### PROBLEM TO WORK ON
Copy out precisely the lines beginning at the line that contains "# ---------- one file" and ending at the line that contains "cad_parts[node].hide_render = cad_parts[node].hide_viewport", including both.

******

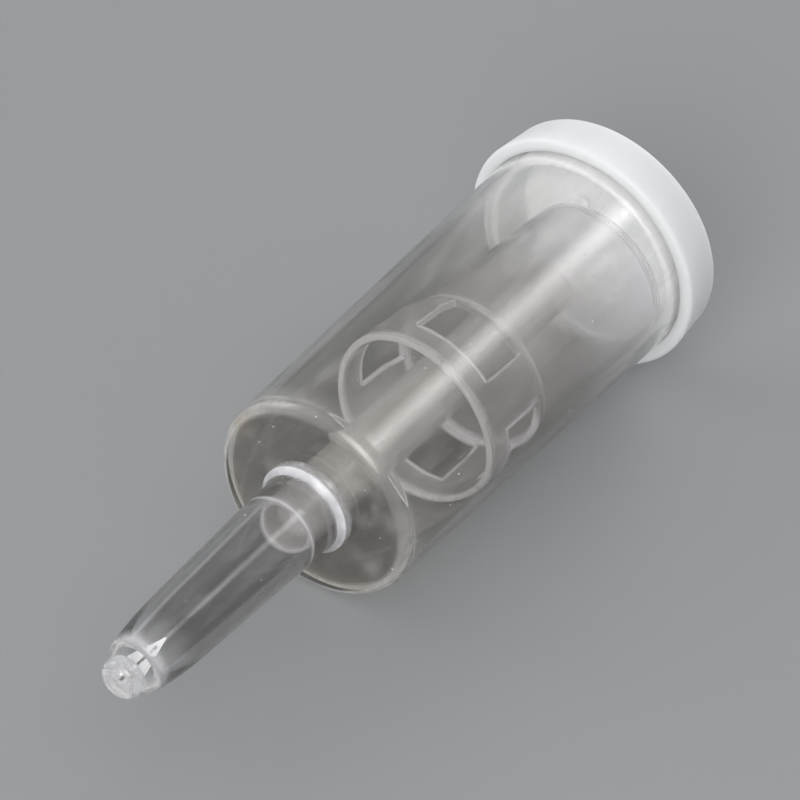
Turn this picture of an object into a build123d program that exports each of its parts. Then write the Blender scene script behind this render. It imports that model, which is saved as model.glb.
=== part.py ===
from build123d import *

import os
from math import cos, radians, sin, tan

# Three-piece water-seal airlock, lying on its side. Lengths are in millimetres.
# The body's axis is +X, from the tip of the stem to the cap, and +Z is up.
# The origin is on that axis at the foot of the stem's shoulder, where the stem enters a bung.

# ---------- driving dimensions ----------

# Stem: a tapered tube under a small seat and a conical shoulder
shoulder_radius = 7.2
shoulder_seat_radius = 6.42
shoulder_cone = 1.0
shoulder_band = 1.6
stem_radius = 6.12
stem_straight = 6.5
stem_waist_radius = 5.44
stem_waist_x = -29.5
stem_end_radius = 4.46
stem_length = 39.0
stem_end_wall = 1.16
stem_edge = 1.1

# Chamber: a clear cup with a flat floor
chamber_floor_x = shoulder_cone + shoulder_band
chamber_foot_radius = 16.15
chamber_mouth_radius = 17.22
chamber_height = 72.85
chamber_wall = 1.3
chamber_floor = 1.5
chamber_edge = 2.4
chamber_inner_edge = 1.2

# Centre tube: a standpipe through the chamber floor
tube_foot_radius = 4.6
tube_top_radius = 4.3
tube_height = 57.55
tube_wall = 0.95
tube_flange_radius = 5.1
tube_flange = 1.02
spigot_radius = 4.5
spigot_length = 7.0

# Tip plug: a knob behind a pointed cross of two blades, whose thin blade has wings that fit the bore
knob_radius = 3.2
knob_back_x = -40.3
knob_tip_x = -43.15
knob_dome = 1.9
knob_neck = 0.7
blade_foot = 1.76
blade_foot_x = -38.8
blade_waist = 1.25
blade_waist_x = -36.35
blade_apex = 0.1
blade_apex_x = -31.95
wide_blade_thickness = 0.8
thin_blade_thickness = 0.4
wing_start_x = -38.6
wing_end_x = -36.6

# Float bell: a loose inverted cup, leaning on the chamber wall
bell_rim_radius = 13.7
bell_shoulder_radius = 13.3
bell_step_radius = 12.4
bell_body_radius = 12.2
bell_top_radius = 11.75
bell_length = 42.75
bell_shoulder = 10.0
bell_skirt = 13.8
bell_wall = 1.0
bell_edge = 0.8
bell_rim_x = 22.9 + chamber_floor_x
bell_rim_shift = 1.15
bell_top_shift = 3.5
window_count = 4
window_span = 57
window_foot = 4.4
window_top = 12.7

# Cap: a press-on lid with a plug ring
cap_skirt_radius = 19.13
cap_shoulder_radius = 18.24
cap_height = 7.8
cap_top = 1.3
cap_edge = 1.4
cap_lip_edge = 0.4
cap_seat_gap = 0.3
plug_depth = 7.6
plug_wall = 1.15
cap_fit = 0.05
vent_count = 4
vent_radius = 0.8
vent_circle = 5.0

# Directions round the axis, in degrees from +Y towards +Z
lean_angle = 213.4
window_angle = 107.0
thin_blade_angle = 123.4

# ---------- worked-out places ----------

chamber_mouth_x = chamber_floor_x + chamber_height
chamber_inside_x = chamber_floor_x + chamber_floor
chamber_slope = (chamber_mouth_radius - chamber_foot_radius) / chamber_height
tube_top_x = chamber_floor_x + tube_height
spigot_end_x = chamber_floor_x - spigot_length
flange_x = chamber_floor_x - tube_flange
stem_end_x = -stem_length
bore_top_radius = spigot_radius - 0.2
bore_end_radius = stem_end_radius - stem_end_wall
stem_taper = Vector(stem_waist_x + stem_straight, stem_waist_radius - stem_radius)
bore_slope = (bore_top_radius - bore_end_radius) / (spigot_end_x - stem_end_x)
cap_under_x = chamber_mouth_x + cap_seat_gap
cap_top_x = cap_under_x + cap_top
cap_skirt_x = cap_top_x - cap_height
plug_end_x = cap_under_x - plug_depth


def around(angle):
    """The unit vector across the axis at this angle from +Y towards +Z."""
    return Vector(0, cos(radians(angle)), sin(radians(angle)))


def radial_plane(angle):
    """A plane that holds the body's axis: its x runs along the axis and its y outwards."""
    return Plane(origin=(0, 0, 0), x_dir=(1, 0, 0), z_dir=Vector(1, 0, 0).cross(around(angle)))


def chamber_inner_radius(x):
    """The radius of the chamber's inside at this place along the axis."""
    return chamber_foot_radius + chamber_slope * (x - chamber_floor_x) - chamber_wall


def stem_bore_radius(x):
    """The radius of the stem's bore at this place along the axis, below the spigot."""
    return bore_end_radius + bore_slope * (x - stem_end_x)


# ---------- chamber ----------

with BuildPart() as chamber:
    with BuildSketch() as chamber_section:
        with BuildLine():
            Polyline(
                (chamber_floor_x, tube_foot_radius),
                (chamber_floor_x, chamber_foot_radius),
                (chamber_mouth_x, chamber_mouth_radius),
                (chamber_mouth_x, chamber_mouth_radius - chamber_wall),
                (chamber_inside_x, chamber_inner_radius(chamber_inside_x)),
                (chamber_inside_x, tube_foot_radius),
                close=True,
            )
        make_face()
        foot_corner = chamber_section.vertices().group_by(Axis.X)[0].sort_by(Axis.Y)[-1]
        fillet(foot_corner, radius=chamber_edge)
        inner_corner = chamber_section.vertices().sort_by_distance(
            (chamber_inside_x, chamber_inner_radius(chamber_inside_x))
        )[0]
        fillet(inner_corner, radius=chamber_inner_edge)
    revolve(axis=Axis.X)

chamber.part.label = "chamber"

# ---------- centre tube ----------

with BuildPart() as centre_tube:
    with BuildSketch() as tube_section:
        with BuildLine():
            Polyline(
                (spigot_end_x, spigot_radius - tube_wall),
                (spigot_end_x, spigot_radius),
                (flange_x, spigot_radius),
                (flange_x, tube_flange_radius),
                (chamber_floor_x, tube_flange_radius),
                (chamber_floor_x, tube_foot_radius),
                (chamber_inside_x, tube_foot_radius),
                (tube_top_x, tube_top_radius),
                (tube_top_x, tube_top_radius - tube_wall),
                (chamber_floor_x, tube_foot_radius - tube_wall),
                close=True,
            )
        make_face()
        fillet(tube_section.vertices().group_by(Axis.X)[-1], radius=0.3 * tube_wall)
    revolve(axis=Axis.X)

centre_tube.part.label = "centre_tube"

# ---------- stem ----------

with BuildPart() as stem:
    with BuildSketch() as stem_section:
        with BuildLine():
            Polyline(
                (flange_x, tube_flange_radius),
                (chamber_floor_x, tube_flange_radius),
                (chamber_floor_x, shoulder_radius),
                (shoulder_cone, shoulder_radius),
                (0, shoulder_seat_radius),
                (0, stem_radius),
                (-stem_straight, stem_radius),
                (stem_waist_x, stem_waist_radius),
            )
            TangentArc(
                (stem_waist_x, stem_waist_radius), (stem_end_x, stem_end_radius), tangent=stem_taper
            )
            Polyline(
                (stem_end_x, stem_end_radius),
                (stem_end_x, bore_end_radius),
                (spigot_end_x, bore_top_radius),
                (spigot_end_x, spigot_radius),
                (flange_x, spigot_radius),
                (flange_x, tube_flange_radius),
            )
        make_face()
        fillet(stem_section.vertices().group_by(Axis.X)[0].sort_by(Axis.Y)[-1], radius=stem_edge)
    revolve(axis=Axis.X)

stem.part.label = "stem"

# ---------- tip plug ----------

with BuildPart() as tip_plug:
    with BuildSketch() as knob_section:
        with BuildLine():
            Polyline(
                (knob_tip_x, 0),
                (knob_tip_x, knob_radius),
                (knob_back_x, knob_radius),
                (knob_back_x, 0),
                close=True,
            )
        make_face()
        fillet(knob_section.vertices().group_by(Axis.X)[0].sort_by(Axis.Y)[-1], radius=knob_dome)
        fillet(knob_section.vertices().group_by(Axis.X)[-1].sort_by(Axis.Y)[-1], radius=knob_neck)
    revolve(axis=Axis.X)
    for angle, thickness in (
        (thin_blade_angle, thin_blade_thickness),
        (thin_blade_angle + 90, wide_blade_thickness),
    ):
        with BuildSketch(radial_plane(angle)):
            with BuildLine():
                Polyline(
                    (knob_back_x - knob_neck, -blade_foot),
                    (blade_foot_x, -blade_foot),
                    (blade_waist_x, -blade_waist),
                    (blade_apex_x, -blade_apex),
                    (blade_apex_x, blade_apex),
                    (blade_waist_x, blade_waist),
                    (blade_foot_x, blade_foot),
                    (knob_back_x - knob_neck, blade_foot),
                    close=True,
                )
            make_face()
        extrude(amount=thickness / 2, both=True)
    with BuildSketch(radial_plane(thin_blade_angle)):
        with BuildLine():
            Polyline(
                (wing_start_x, -stem_bore_radius(wing_start_x)),
                (wing_end_x, -stem_bore_radius(wing_end_x)),
                (wing_end_x, stem_bore_radius(wing_end_x)),
                (wing_start_x, stem_bore_radius(wing_start_x)),
                close=True,
            )
        make_face()
    extrude(amount=thin_blade_thickness / 2, both=True)

tip_plug.part.label = "tip_plug"

# ---------- float bell ----------

bell_rim_centre = Vector(bell_rim_x, 0, 0) + around(lean_angle) * bell_rim_shift
bell_top_centre = Vector(bell_rim_x + bell_length, 0, 0) + around(lean_angle) * bell_top_shift
bell_direction = (bell_top_centre - bell_rim_centre).normalized()
bell_section_plane = Plane(
    origin=bell_rim_centre, x_dir=bell_direction, z_dir=bell_direction.cross(around(window_angle))
)
window_reach = 1.2 * bell_rim_radius
window_half_width = window_reach * tan(radians(window_span / 2))

with BuildPart() as float_bell:
    with BuildSketch(bell_section_plane):
        with BuildLine():
            Polyline(
                (0, bell_rim_radius - bell_wall),
                (0, bell_rim_radius),
                (bell_shoulder, bell_shoulder_radius),
                (bell_skirt, bell_step_radius),
                (bell_skirt, bell_body_radius),
                (bell_length, bell_top_radius),
                (bell_length, 0),
                (bell_length - bell_wall, 0),
                (bell_length - bell_wall, bell_top_radius - bell_wall),
                (bell_skirt, bell_body_radius - bell_wall),
                (bell_shoulder, bell_shoulder_radius - bell_wall),
                close=True,
            )
        make_face()
    revolve(axis=Axis(bell_rim_centre, bell_direction))
    fillet(float_bell.edges().filter_by(GeomType.CIRCLE).group_by(Axis.X)[-1], radius=bell_edge)
    for window in range(window_count):
        window_plane = Plane(
            origin=bell_rim_centre,
            x_dir=around(window_angle + window * 360 / window_count),
            z_dir=bell_direction,
        )
        with BuildSketch(window_plane.offset(window_foot)):
            with BuildLine():
                Polyline(
                    (0, 0),
                    (window_reach, window_half_width),
                    (window_reach, -window_half_width),
                    close=True,
                )
            make_face()
        extrude(amount=window_top - window_foot, mode=Mode.SUBTRACT)

float_bell.part.label = "float_bell"

# ---------- cap ----------

with BuildPart() as cap:
    with BuildSketch() as cap_section:
        with BuildLine():
            Polyline(
                (cap_skirt_x, chamber_mouth_radius + cap_fit),
                (cap_skirt_x, cap_skirt_radius),
                (cap_top_x, cap_shoulder_radius),
                (cap_top_x, 0),
                (cap_under_x, 0),
                (cap_under_x, chamber_inner_radius(cap_under_x) - cap_fit - plug_wall),
                (plug_end_x, chamber_inner_radius(plug_end_x) - cap_fit - plug_wall),
                (plug_end_x, chamber_inner_radius(plug_end_x) - cap_fit),
                (cap_under_x, chamber_inner_radius(cap_under_x) - cap_fit),
                (cap_under_x, chamber_mouth_radius + cap_fit),
                close=True,
            )
        make_face()
        fillet(cap_section.vertices().group_by(Axis.X)[-1].sort_by(Axis.Y)[-1], radius=cap_edge)
        fillet(cap_section.vertices().sort_by_distance((cap_skirt_x, cap_skirt_radius))[0], radius=cap_lip_edge)
    revolve(axis=Axis.X)
    with BuildSketch(Plane.YZ.offset(cap_under_x)):
        with PolarLocations(vent_circle, vent_count, start_angle=lean_angle):
            Circle(vent_radius)
    extrude(amount=cap_top, mode=Mode.SUBTRACT)

cap.part.label = "cap"

# ---------- one file for each piece ----------

os.makedirs("parts", exist_ok=True)
for piece in (chamber, centre_tube, stem, tip_plug, float_bell, cap):
    export_step(piece.part, f"parts/{piece.part.label}.step")
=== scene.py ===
import math

import bmesh
import bpy
from mathutils import Matrix, Vector


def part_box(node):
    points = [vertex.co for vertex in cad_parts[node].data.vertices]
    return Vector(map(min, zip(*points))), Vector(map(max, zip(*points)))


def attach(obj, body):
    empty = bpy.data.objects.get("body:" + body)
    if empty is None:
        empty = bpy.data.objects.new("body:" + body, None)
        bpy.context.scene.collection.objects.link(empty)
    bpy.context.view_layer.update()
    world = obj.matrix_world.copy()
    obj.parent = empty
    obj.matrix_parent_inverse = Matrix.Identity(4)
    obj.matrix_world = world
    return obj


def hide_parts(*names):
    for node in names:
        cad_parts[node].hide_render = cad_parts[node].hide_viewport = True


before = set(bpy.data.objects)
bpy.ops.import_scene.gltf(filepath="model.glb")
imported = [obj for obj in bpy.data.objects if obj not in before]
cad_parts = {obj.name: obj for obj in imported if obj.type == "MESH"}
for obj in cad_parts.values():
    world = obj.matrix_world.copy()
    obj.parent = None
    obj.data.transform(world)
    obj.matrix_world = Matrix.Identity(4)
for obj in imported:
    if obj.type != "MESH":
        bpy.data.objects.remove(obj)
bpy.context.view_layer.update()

# A water-seal airlock lying on its side. Its moulded pieces are turned about +X, and its loose bell leans.
# Lengths are in metres. MM turns millimetres into metres.
MM = 0.001
# Segments round a turned piece, steps in a rounded quarter turn, and steps in the stem's long arc
SEGMENTS = 240
ARC_STEPS = 6
TAPER_STEPS = 12
# Spacing of the points along a turned piece's long runs, and of the closer ones near their ends
LONGEST_RUN = 3 * MM
SHORTEST_DIVIDED = 1.6 * MM
FIRST_STEP = 0.2 * MM
SECOND_STEP = 0.5 * MM
# Places this close count as the same
NEAR = 1e-7

# ---------- places and sizes from the frame ----------

chamber_low, chamber_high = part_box("chamber")
stem_low, stem_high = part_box("stem")
tube_low, tube_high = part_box("centre_tube")
plug_low, plug_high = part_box("tip_plug")
cap_low, cap_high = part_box("cap")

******

### TASK ANSWER
# ---------- one file for each piece ----------

os.makedirs("parts", exist_ok=True)
for piece in (chamber, centre_tube, stem, tip_plug, float_bell, cap):
    export_step(piece.part, f"parts/{piece.part.label}.step")
=== scene.py ===
import math

import bmesh
import bpy
from mathutils import Matrix, Vector


def part_box(node):
    points = [vertex.co for vertex in cad_parts[node].data.vertices]
    return Vector(map(min, zip(*points))), Vector(map(max, zip(*points)))


def attach(obj, body):
    empty = bpy.data.objects.get("body:" + body)
    if empty is None:
        empty = bpy.data.objects.new("body:" + body, None)
        bpy.context.scene.collection.objects.link(empty)
    bpy.context.view_layer.update()
    world = obj.matrix_world.copy()
    obj.parent = empty
    obj.matrix_parent_inverse = Matrix.Identity(4)
    obj.matrix_world = world
    return obj


def hide_parts(*names):
    for node in names:
        cad_parts[node].hide_render = cad_parts[node].hide_viewport = True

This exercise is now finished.